Menag Nasaruddin Umar: Asia Tenggara Harus Jadi Pusat Peradaban Islam Dunia yang Baru

Menag Nasaruddin Umar: Asia Tenggara Harus Jadi Pusat Peradaban Islam Dunia yang Baru

Dalam forum MABIMS, Menteri Agama RI Nasaruddin Umar, berharap kawasan Asia Tenggara dapat mengambil peran besar sebagai pusat peradaban Islam dunia yang baru.--Kementerian Agama Republik Indonesia

Nasaruddin berbagi praktik baik yang telah dilakukan Kementerian Agama terkait pemberdayaan masjid dalam satu tahun terakhir.

Ia mencontohkan Masjid Istiqlal Jakarta sebagai salah satu bentuk nyata penerapan konsep tersebut. 

Selain ramah terhadap jamaah, masjid tersebut juga ramah lingkungan, bahkan menjadi masjid pertama di dunia yang meraih sertifikasi bangunan hijau (green building) atau The Excellence in Design for Greater  Efficiencies (EDGE) dari International Finance Corporation (IFC), yakni lembaga keuangan di bawah naungan Bank Dunia.

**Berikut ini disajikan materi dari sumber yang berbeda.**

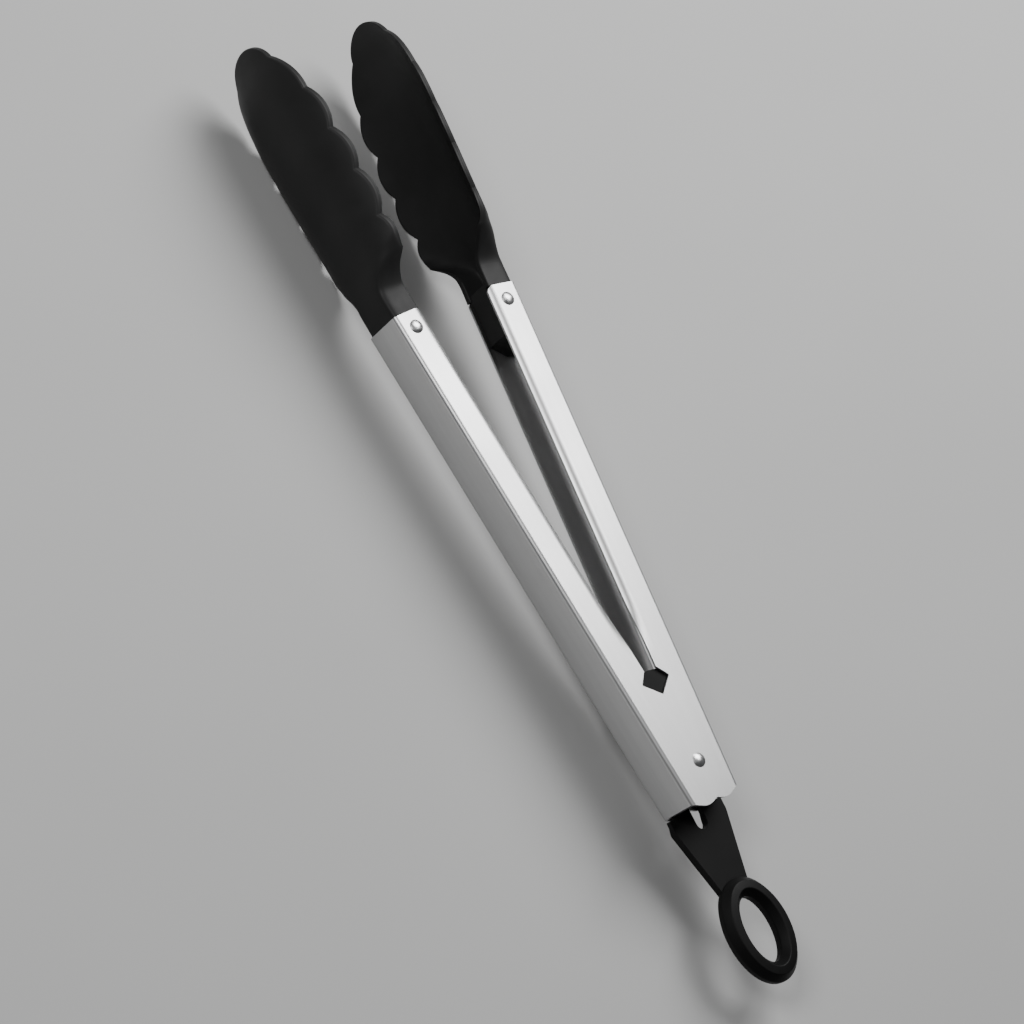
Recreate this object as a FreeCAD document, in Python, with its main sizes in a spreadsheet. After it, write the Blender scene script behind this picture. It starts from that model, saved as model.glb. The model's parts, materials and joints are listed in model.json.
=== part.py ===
import FreeCAD, Part
import Sketcher
import math
import os

# Spring-loaded kitchen tongs, lying on their side and held open by their spring.
#
# Row frame: X runs along the tongs, with the tips towards +X and the pull loop
# towards -X, Y is the way the arms open, and Z is up, along the hinge pin.
# Each arm is drawn in an arm frame whose origin is the hinge: x along the arm,
# y outwards from the free edges to the spine, and z along the hinge pin.

os.makedirs("parts", exist_ok=True)
doc = FreeCAD.newDocument("tongs")

# ------------------------------------------------------------ driving dimensions
SIZES = [
    ("pin_x", -104.72, "hinge pin, along the row frame"),
    ("pin_z", 22.45, "middle of the tongs above their lowest point"),
    ("half_opening", 5.0, "each arm's angle from the middle, degrees"),
    ("sheet_gauge", 0.9, "stainless sheet"),
    ("outer_width", 18.0, "outer arm across its flanges"),
    ("nest_gap", 0.15, "between nested flanges"),
    ("spine_y", 12.6, "outside of the spine from the hinge line"),
    ("free_y", 0.3, "flange's free edge from the hinge line"),
    ("bend_radius", 1.8, "outside of the folds"),
    ("arm_reach", 180.0, "hinge to the end that holds the head"),
    ("spine_tail", 11.4, "spine beyond the hinge"),
    ("lobe_tail", 14.4, "flange's lobe beyond the hinge"),
    ("lobe_drop", 7.1, "lobe's corner below the hinge line"),
    ("lobe_radius", 11.6, "lobe's round corner"),
    ("shoulder_y", 7.0, "where the lobe's end starts to slope to the spine"),
    ("shoulder_radius", 6.0, "round between the lobe's end and that slope"),
    ("flange_corner", 2.2, "flange's round corner at the head"),
    ("notch_x", 30.9, "lock notch from the hinge"),
    ("notch_apex_y", 4.1, "top of the lock notch"),
    ("notch_half", 3.8, "half of the notch's mouth"),
    ("notch_foot_x", 24.6, "where the notch meets the lobe's lower edge"),
    ("notch_foot_drop", 2.1, "the same point below the hinge line"),
    ("notch_radius", 0.5, "round at the top of the notch"),
    ("pin_radius", 1.6, "shank of the hinge pin"),
    ("rivet_radius", 1.5, "shank of a head rivet"),
    ("running_fit", 0.05, "radial clearance of a pin in its hole"),
    ("dome_radius", 2.5, "domed ends of the pin and the rivets"),
    ("dome_rise", 0.9, "height of the domes"),
    ("dome_edge", 0.15, "upright edge round a dome"),
    ("dome_seat", 0.02, "dome to the flange"),
    ("sleeve_radius", 2.3, "outside of the spacer sleeve"),
    ("sleeve_play", 0.2, "sleeve's end play in the inner channel"),
    ("rivet_x", 174.0, "head rivet from the hinge"),
    ("rivet_y", 6.3, "head rivet, halfway down the flange"),
    ("tang_start", 158.0, "inner end of the head's tang"),
    ("tang_floor_y", 1.7, "open face of the tang"),
    ("tang_gap", 0.1, "tang to the channel, each side"),
    ("tang_wall", 2.0, "end wall of the tang beyond the arm"),
    ("neck_start", 180.1, "neck's first section, just beyond the arm"),
    ("neck_inset", 0.35, "neck's side inside the channel's side"),
    ("head_wall", 2.4, "wall of the moulded head"),
    ("head_tip", 288.6, "tip of the head from the hinge"),
    ("tab_top_z", -4.8, "pull tab's upper face from the middle"),
    ("plate_thick", 2.0, "pull tab inside the channel"),
    ("handle_thick", 3.2, "pull tab outside the channel"),
    ("handle_half", 12.35, "half of the pull tab's greatest width"),
    ("handle_start", 15.4, "thick part of the tab, beyond the hinge"),
    ("handle_corner", 18.0, "where the handle starts to taper"),
    ("handle_round", 9.0, "round of that corner"),
    ("handle_neck_x", 43.5, "handle's end in the loop"),
    ("handle_neck_half", 6.0, "half of the handle's end"),
    ("shoulder_x", 13.5, "tab's shoulder beyond the hinge"),
    ("plate_half", 10.0, "half of the tab inside the channel"),
    ("plate_taper_x", 6.0, "where the plate starts to narrow"),
    ("slot_half", 2.45, "half of the pull tab's slot"),
    ("slot_out", 20.9, "slot's outer end beyond the hinge"),
    ("slot_in", 10.6, "slot's inner end from the hinge"),
    ("loop_x", 59.0, "middle of the loop beyond the hinge"),
    ("loop_long", 19.1, "loop's outer half-length"),
    ("loop_wide", 13.4, "loop's outer half-width"),
    ("loop_band", 7.2, "loop's band"),
    ("loop_thick", 6.0, "loop across the pin's direction"),
    ("loop_round", 2.5, "round of the loop's edges"),
    ("loop_z", -3.8, "middle of the loop from the tongs' middle"),
    ("block_near", 21.0, "lock block's end by the spring"),
    ("block_corner", 33.4, "lock block's far corners"),
    ("block_far", 34.6, "lock block's nose by the notches"),
    ("block_half", 8.0, "half of the lock block's width"),
    ("wire_radius", 0.75, "spring wire"),
    ("wire_gap", 0.1, "spring leg to the spine"),
    ("coil_radius", 4.0, "middle of the wire in the coil"),
    ("coil_low_z", -3.6, "wire's middle at the coil's lower end"),
    ("coil_pitch", 1.65, "one turn of the coil"),
    ("coil_turns", 5.0, "whole turns of the coil"),
    ("leg_reach", 24.0, "spring leg's end along the arm"),
]

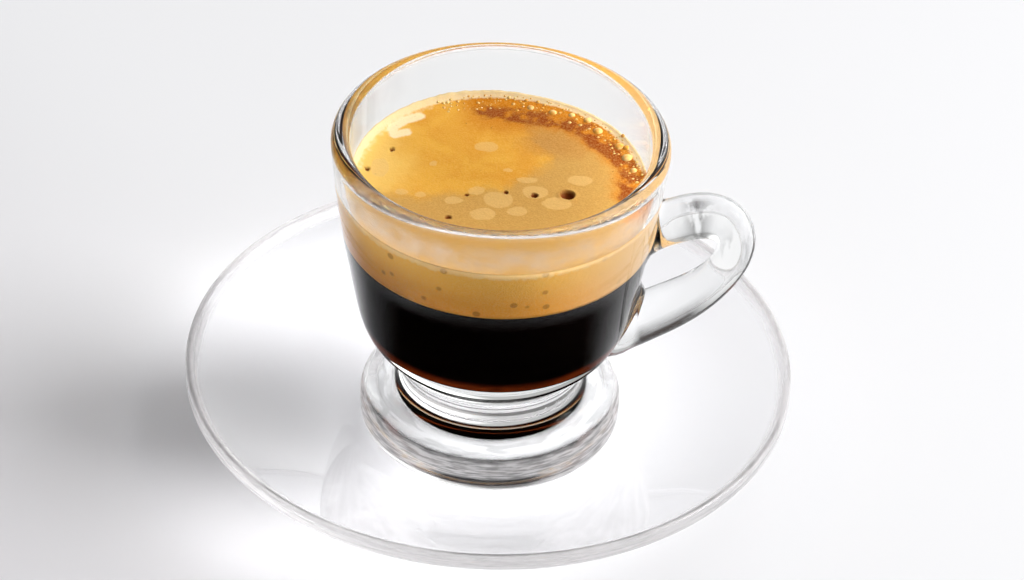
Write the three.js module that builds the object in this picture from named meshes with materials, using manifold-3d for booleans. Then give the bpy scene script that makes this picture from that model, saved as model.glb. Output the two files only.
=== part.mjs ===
// A double espresso in its thick glass cup, standing on a glass saucer.
// Millimetres, +Z up. The origin is the centre of the saucer's underside.
import * as THREE from 'three';
import { mergeVertices } from 'three/addons/utils/BufferGeometryUtils.js';
import Module from 'manifold-3d';

const wasm = await Module();
wasm.setup();

// Heights are above the table, and radii are from each piece's own axis.
const saucer = {
  radius: 57.5,
  restRadius: 25,
  wellRadius: 27,
  wellTop: 3.5,
  rimTop: 15.3,
  rimEdge: 1.4,
  rimRounding: 0.8,
  rimSlope: THREE.MathUtils.degToRad(28),
  sides: 64,
};

const cup = {
  centre: new THREE.Vector2(0.5, -2.2),
  footRadius: 24.7,
  footTop: 11.9,
  footTopRounding: 3,
  footBottomRounding: 2.9,
  neckRadius: 17.3,
  neckFillet: 4,
  lipRadius: 30.96,
  rimTop: 68.7,
  rimRounding: 1.75,
  // The bowl outside, from the neck to the lip, as radius and height.
  bowl: [[17.3, 17.5], [19.6, 21.9], [22.9, 25.2], [24.5, 27.8], [26.2, 34], [28.3, 46], [30.06, 58]],
  // The hollow, from the middle of its floor up.
  hollow: [[0, 25], [10.2, 25.4], [18.5, 28], [23.3, 35], [25.2, 46], [27.06, 58.5]],
  sides: 56,
};

const handle = {
  turn: THREE.MathUtils.degToRad(-4),
  // The middle of the bar from the upper root to the lower, as distance from the axis and height.
  bar: [
    [26.6, 51.6], [30, 52.1], [34.5, 53.9], [39.5, 54.7], [43.4, 52],
    [43.3, 45.1], [37.8, 37.4], [31, 31.8], [26, 28.8], [20.5, 28.1],
  ],
  barRadius: 4.3,
  bendRadius: 3.5,
  bendAt: 0.47,
  bendSpread: 0.16,
  halfWidth: 4.3,
  upperFlare: 1.7,
  lowerFlare: 0.5,
  flareLength: 0.14,
  rootCover: 1,
  steps: 30,
  sides: 16,
};

const drink = {
  espressoTop: 47.8,
  cremaTop: 58.3,
  gap: 0.3,
  swell: 0.2,
  sides: 48,
};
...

BACA JUGA:Menag di Pembukaan MQK Internasional: Korban Perubahan Iklim Lebih Besar Daripada Perang

Tak hanya itu, Masjid Istiqlal juga memanfaatkan daur ulang air wudu untuk menyiram tanaman dan membersihkan area masjid, seperti menyittram tanaman serta menyemprot debu di lingkungan masjid. 

“Terobosan lain yang dilakukan Kemenag adalam membantu 4.450 UMKM dengan pinjaman tanpa bunga (qardul hasan) melalui program Masjid Berdaya Berdampak atau Madada,” sebut Menag. 

Kementerian Agama juga telah membantu pembangunan 647 masjid dan musala, serta meningkatkan kapasitas 1350 takmir masjid. Hal tersebut dilakukan agar mereka tidak hanya fokus pada kegiatan agama, namun juga mampu menggerakkan perekonomian umat.

BACA JUGA:Menag Beri Perhatian Khusus Standar Pembangunan Gedung Ponpes

Visi dan Sinergi MABIMS

Menteri-Menteri Agama Brunei Darussalam, Indonesia, Malaysia, dan Singapura (Mabims) merupakan forum kerja sama yang memiliki visi keagamaan selaras dan inklusif, di antaranya yakni:

  • Brunei Darussalam menegaskan filosofi Melayu Islam Beraja dengan memperkuat pendidikan Islam dan menjadikan masjid pusat peradaban.
  • Malaysia mengusung visi Malaysia MADANI yang menekankan pembangunan berbasis nilai kemanusiaan, kesejahteraan, dan keberlanjutan berlandaskan maqasid syariah.
  • Singapura menerapkan Religious Harmony and Community Resilience Strategy, yang menampilkan wajah Islam moderat dan ramah di tengah masyarakat multikultural.
  • Indonesia mengusung gagasan Moderasi Beragama dan Trilogi Kerukunan Jilid II, yakni kerukunan antar manusia, dengan alam, dan dengan Tuhan, sebagai dasar harmoni sosial dan perdamaian di tengah keberagaman bangsa.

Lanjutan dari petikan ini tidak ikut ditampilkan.